Exercise prompt
Please output exactly the lines of the material from the first through the line containing "segments=segments, profile=0.5, material=-1)", and nothing more.
═══
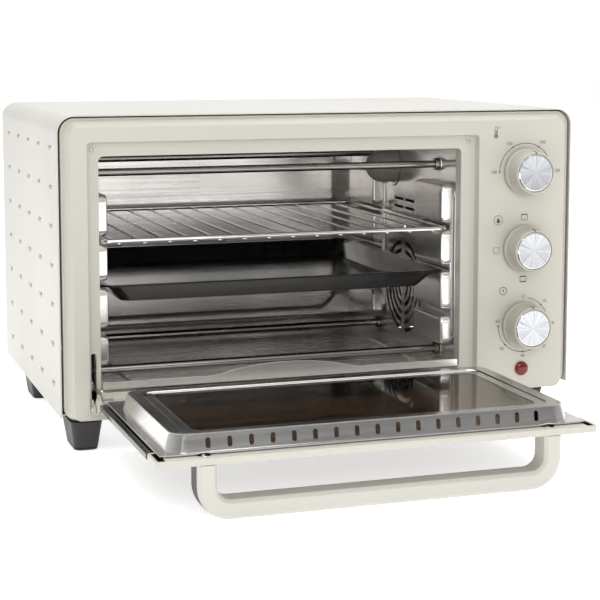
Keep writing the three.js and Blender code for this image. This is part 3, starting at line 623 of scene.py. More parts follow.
def cuboid(bm, left, front, bottom, right, rear, top):
    size = Matrix.Diagonal((right - left, rear - front, top - bottom, 1))
    centre = Matrix.Translation(((left + right) / 2, (front + rear) / 2, (bottom + top) / 2))
    return bmesh.ops.create_cube(bm, size=1, matrix=centre @ size)["verts"]


def rounded_block(bm, box, radius, segments=3):
    verts = cuboid(bm, *box)
    edges = list({edge for vert in verts for edge in vert.link_edges})
    bmesh.ops.bevel(bm, geom=edges, offset=radius, offset_type="OFFSET", affect="EDGES",
                    segments=segments, profile=0.5, material=-1)


def plate_from(bm, outline, surface, low, high):
    """A flat plate: an outline filled at one height and drawn out to another."""
    verts = [bm.verts.new(surface(a, b, low)) for a, b in outline]
    made = bmesh.ops.extrude_face_region(bm, geom=[bm.faces.new(verts)], use_keep_orig=True)
    drawn_out(bm, made, Vector(surface(0, 0, high)) - Vector(surface(0, 0, low)))


def lofted(bm, outlines):
    """Adds a closed shape through rings that have the same number of points."""
    rings = [closed_line(bm, outline) for outline in outlines]
    banded(bm, rings)
    bmesh.ops.holes_fill(bm, edges=rings[0] + rings[-1], sides=len(outlines[0]))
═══
Output
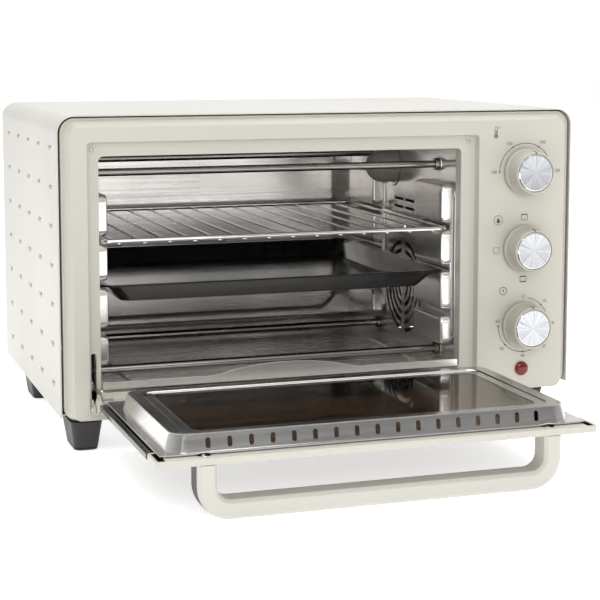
Keep writing the three.js and Blender code for this image. This is part 3, starting at line 623 of scene.py. More parts follow.
def cuboid(bm, left, front, bottom, right, rear, top):
    size = Matrix.Diagonal((right - left, rear - front, top - bottom, 1))
    centre = Matrix.Translation(((left + right) / 2, (front + rear) / 2, (bottom + top) / 2))
    return bmesh.ops.create_cube(bm, size=1, matrix=centre @ size)["verts"]


def rounded_block(bm, box, radius, segments=3):
    verts = cuboid(bm, *box)
    edges = list({edge for vert in verts for edge in vert.link_edges})
    bmesh.ops.bevel(bm, geom=edges, offset=radius, offset_type="OFFSET", affect="EDGES",
                    segments=segments, profile=0.5, material=-1)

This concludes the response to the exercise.